The actual phrase part seems to work well. Hits with the full phrase in the title are returned first. However, if I remove a word from the middle of the phrase, no results are returned.

i.e. I have a page with a title "The England football team are dreadful", but when I search with "The football team are dreadful", it doesn't find the page.

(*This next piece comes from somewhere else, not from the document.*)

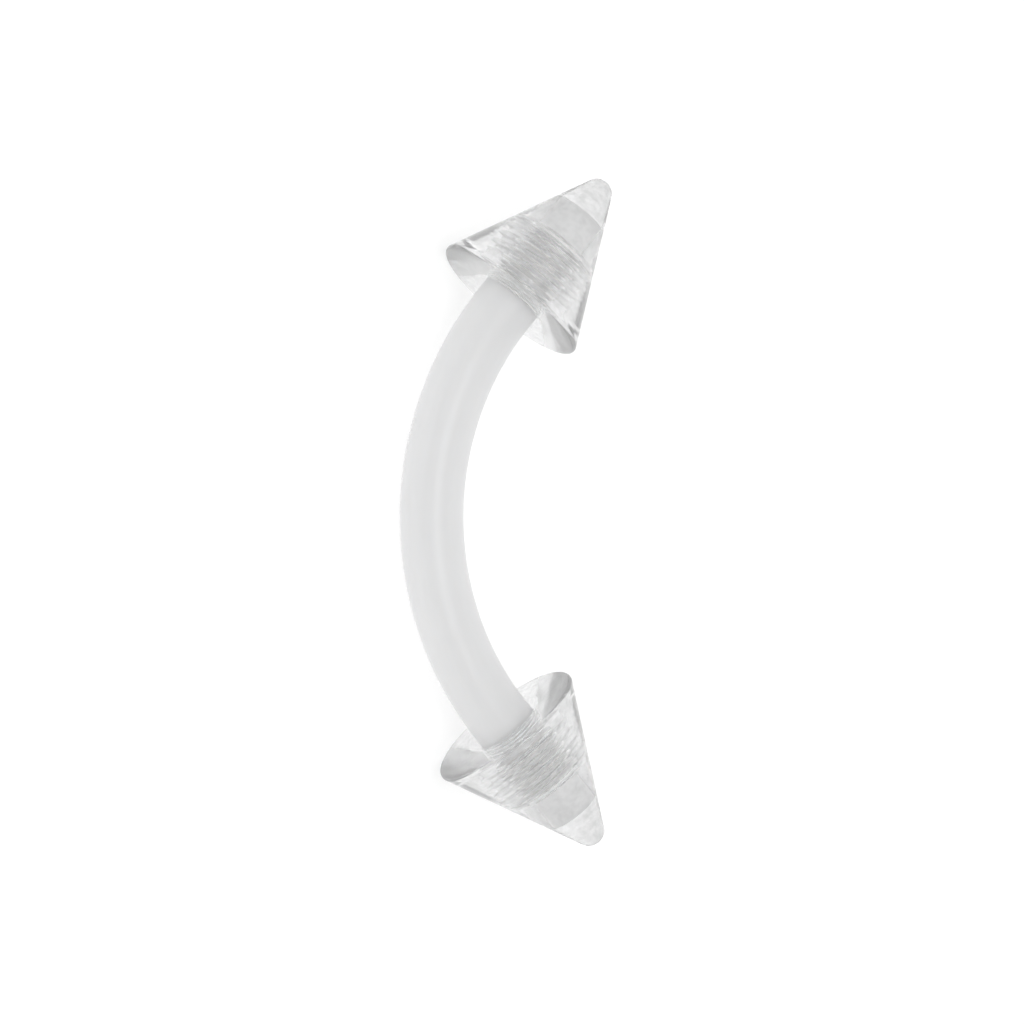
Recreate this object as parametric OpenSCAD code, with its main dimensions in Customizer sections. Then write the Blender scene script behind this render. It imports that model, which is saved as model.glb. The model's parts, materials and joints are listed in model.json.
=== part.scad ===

Note: pages can have documents attached to them, so I want to boost the filenames too but not as highly as the page title.


Solution

  • I managed to get this to work with the following:

        public static Expression<Func<T, bool>> GetSearchTermPredicate<T>(string searchTerm) 
            where T : ISearchableItem
        {
            var actualPhraseInTitlePredicate = PredicateBuilder.True<T>()
                .And(r => r.Title.Contains(searchTerm));
    
            var actualPhraseInFileNamePredicate = PredicateBuilder.True<T>()
                .And(r => r.FileName.Contains(searchTerm));
    
            var actualPhraseInContentPredicate = PredicateBuilder.True<T>()
                .And(r => r.Content.Contains(searchTerm));
    
            var actualPhraseInDocumentPredicate = PredicateBuilder.True<T>()
                .And(r => r.DocumentContents.Contains(searchTerm));
    
            var terms = searchTerm.Split(' ');
    
            var titleContainsAllTermsPredicate = PredicateBuilder.True<T>();
    
            foreach (var term in terms)
                titleContainsAllTermsPredicate 
                    = titleContainsAllTermsPredicate.And(r => r.Title.Contains(term).Boost(2f));
    
            var fileNameAllTermsContains = PredicateBuilder.True<T>();
    
            foreach (var term in terms)
                fileNameAllTermsContains 
                    = fileNameAllTermsContains.And(r => r.FileName.Contains(term));
    
            var contentContainsAllTermsPredicate = PredicateBuilder.True<T>();
    
            foreach (var term in terms)
                contentContainsAllTermsPredicate 
                    = contentContainsAllTermsPredicate.And(r => r.Content.Contains(term));
    
            var documentContainsAllTermsPredicate = PredicateBuilder.True<T>();
    
            foreach (var term in terms)
                documentContainsAllTermsPredicate 
                    = documentContainsAllTermsPredicate.And(r => r.DocumentContents.Contains(term));
    
    
            var predicate = actualPhraseInTitlePredicate.Boost(3f)
                .Or(actualPhraseInFileNamePredicate.Boost(2.5f))
                .Or(actualPhraseInContentPredicate.Boost(2f))
                .Or(actualPhraseInDocumentPredicate.Boost(1.5f))
                .Or(titleContainsAllTermsPredicate.Boost(1.2f))
                .Or(fileNameAllTermsContains.Boost(1.2f))
                .Or(contentContainsAllTermsPredicate)
                .Or(documentContainsAllTermsPredicate);
    
            return predicate;
        }
    

    It's obviously quite a bit more code, but I think separating the predicates makes more sense for boosting to work effectively.

    The main issue with the previous code was two fold:

    1. PredicateBuilder.Or(actualPhrasePredicate.Boost(2f), individualWordsPredicate) doesn't seem to include the predicate being Or'd. When doing a .ToString() on the resulting joined predicate, the expression didn't contain anything for the individualWordsPredicate
    2. After fixing that it still didn't work, and this was because I was using PredicateBuilder.False<T>() for the individualWordsPredicate. When looking at the expression it was basically producing (False AND Field.Contains(keyword)) which of course will never evaluate to true. Using .True<T>() fixed this.